HERE WAS NO BLINDING LIGHT ON the road to Damascus, no sudden epiphany that brought about all these good things and changed Grace from a blocked-up colander, its spirituality strained through a few holes, to the neighborhood “power station,” as the Rev. Jesse Jackson refers to those churches that preach a seven-day gospel.

And it is working. They raised $35,000 for the new roof and painting, and after three failed pledge drives, collected $78,000 to repair and refurbish the magnificent 1925 Kimball pipe organ. After ten years, the nursery was reopened and not just for Bill Bryan’s two small children, Catherine and Christopher. Last year nine babies and eight adults were baptized. Grace gained sixteen new members and paid $14,000 in apportionments and more than $8,000 for missionary work. None of the six EDCP Methodist churches lost members or failed to pay their way.

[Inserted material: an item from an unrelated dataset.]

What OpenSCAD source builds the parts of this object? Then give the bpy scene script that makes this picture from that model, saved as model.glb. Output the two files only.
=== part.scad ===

After five years, Grace Church was beginning to emulate the synagogue of Biblical times and offer precisely the same soul-nourishing, small focus, the village-scaled, your-face-to-my-face warmth that ancient worshipers had given each other around their altars. Grace would be a school, meeting house, library, and community hub where God’s great word was localized into chapters to be absorbed by the congregation piece by piece. Each person was a participant in, not a gawker at, the divine process.

On this beautiful sunny Sunday marking his fifth anniversary at Grace United Methodist Church, Bill Bryan joins the choir and gazes out on what he now considers his family. They are a lively mixture of the sumptuous and the somewhat soiled. There is Paul Clark, who two years ago lived on the streets but now has a room a block away and works nights at First Repub-licBank. Not long ago Clark saved his pocket change for six months and presented Bill Bryan with $29, which he asked to be used to feed the city’s homeless, He rarely misses a Sunday.

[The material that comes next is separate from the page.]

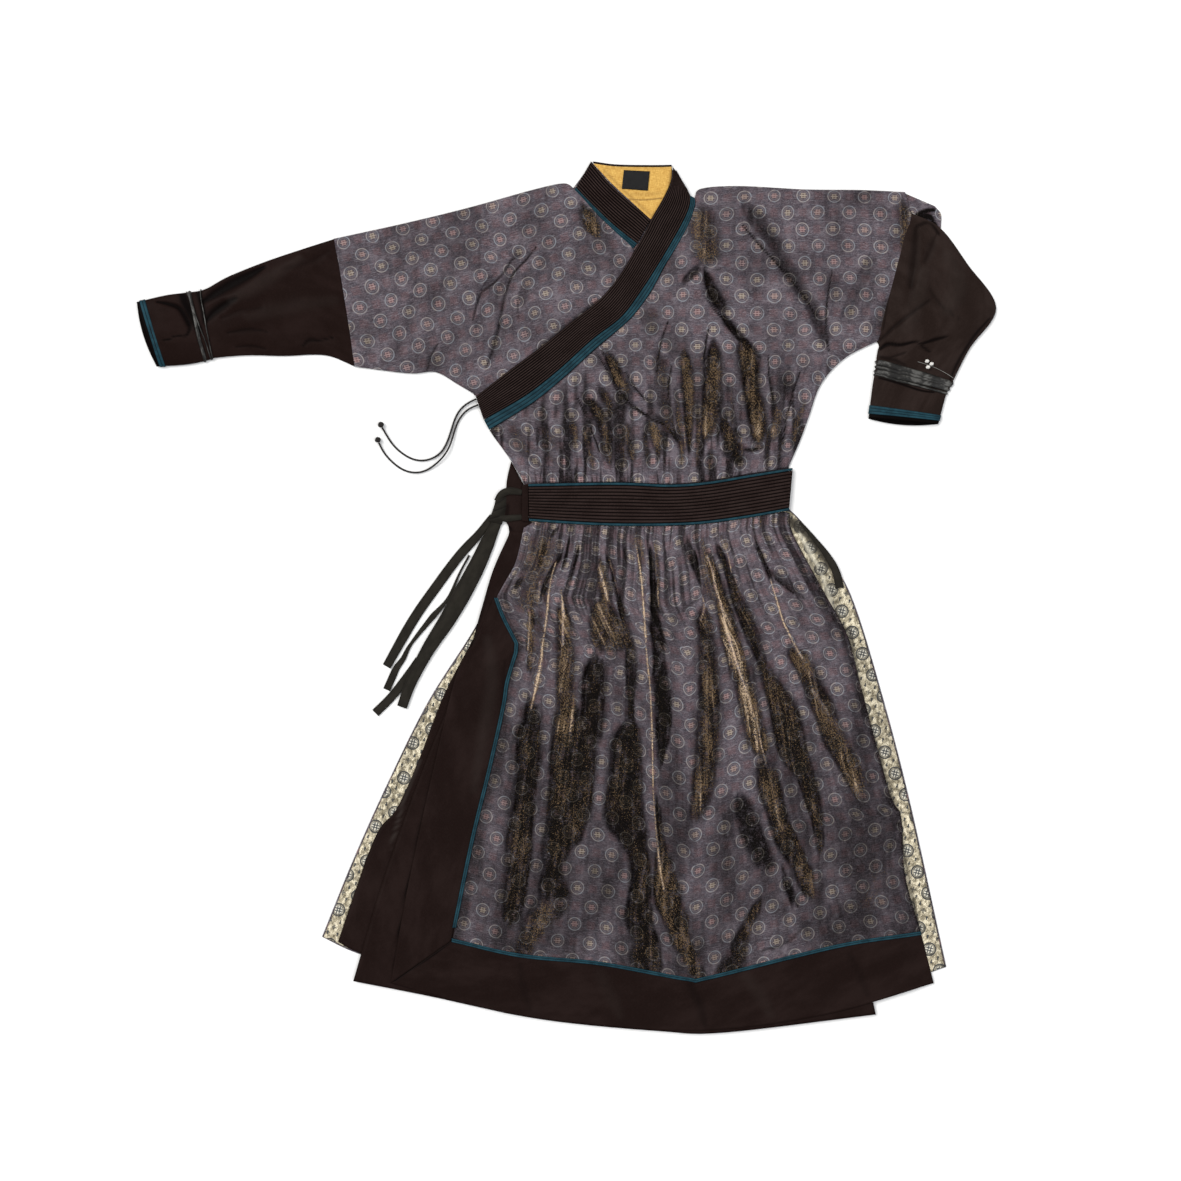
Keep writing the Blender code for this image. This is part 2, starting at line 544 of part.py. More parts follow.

The Cambodians, as always, sit together with Pa Pan on the west side under the large stained-glass window; Joseph Mossima, a minister from Sierra Leone, and the other West Africans sit across the room mixed in with the durable saints, some younger families, and Dorothy Strong and her Ethiopian husband. When other Dallas ministers had hemmed and hawed, reluctant to marry the tall Irish lass and her short, handsome fiancé, Bryan said it would be an honor. Their son was born on Easter morning a year ago.

The five streetwise teenage girls who have faithfully attended Sunday school and church services since grade school sit near the back. Kelly, Lola, Stacy, Jeanette, and Clara. Grace Church is very special to Clara. When Clara’s family fell apart last year and she ended up living with a cousin she feared in a squalid Pleasant Grove apartment, Cheryl Wofford-Hill, a seminary student at Grace at the time, came out and rescued her. She stayed with Cheryl until a durable saint stepped in. Carl McCleskey and his wife, Frances (who had been Clara’s Sunday school teacher for years), offered to become her legal parents. Clara joined the McCleskey family in March of 1987.

There are so many others: wonderful Jack Hendricks, a mildly retarded man in his fifties who has been at Grace since he was a boy, who after church would do his little shuffle and come out with one of his four or five phrases: “Got a lot of girl friends” or “You got plenty of money”; Dale McEowen, the son of a Kansas City Methodist minister, a young man who had taken over the lay leadership from Carl McCleskey; Jack Fryer, an ex-rock ’n’ roll singer from Arkansas, now a businessman and member of the choir. Bryan recruited him while knocking on doors at Bryan Place one hot summer afternoon. Bless them all.

With the final bass organ note from the choral call to worship still echoing back in the farthest not-even-at-Easter-inhabited part of the room, the Rev. William Jennings Bryan III leads the call to worship:

From East Dallas and West Africa

Praise God, from whom all blessings flow;

From North America and Southeast Asia

Praise him, all creatures here below;

To the cushy condos, to the pallets on porches

Praise him above, ye heavenly host;

To the Old Guard and the New Age

Praise Father, Son, and Holy Ghost. Amen.